When a pro-choice supporter says the embryo is not self-aware, the right Columbo question to ask is what do you mean by self-awareness? The next Columbo question should be why does self-awareness matter in the first place?

Then one's opponent should be confronted with the question have you considered that newborns are not self-aware either? Because if it is self-awareness that gives us value then newborns and even grandmas don't count, do they?

"Make them defend (their point of view). Make them give you an explanation. Don't bear the burden of proof. We Christians bear the burden of proof far too often. We just assume it - well, we don't have to. Let them defend it."

Define religion

Klusendorf also urged his audience to step into action in faith. "I think we need to stop telling people the pro-life view isn't religious," he said. "We need to say it is absolutely religious but it's no more religious than the pro-abortion one. Everybody is doing religion."
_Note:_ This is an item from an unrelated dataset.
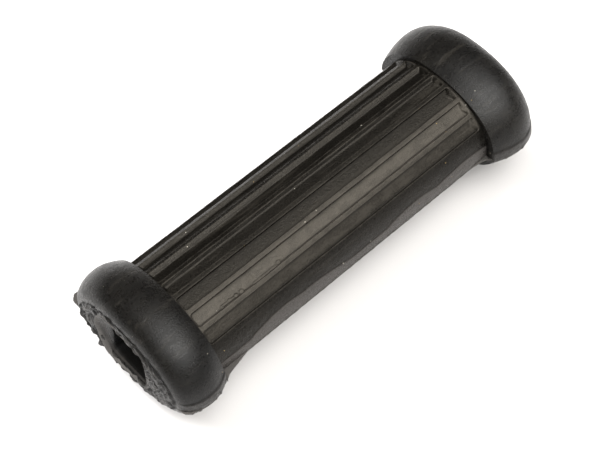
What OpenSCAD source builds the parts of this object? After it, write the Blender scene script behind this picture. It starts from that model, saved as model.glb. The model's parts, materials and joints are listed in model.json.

When somebody comes to you and says your views are just a bunch of religious views, ask them a Columbo question, Klusendorf recommended. "What do you mean by religion? Ask them to define religion."

Religion, he said, is a comprehensive world view of how things ought to be and everybody uses it - from pro-life to pro-choice advocates - to explain their point of view.

"Everybody is using religion and we should not hide that fact."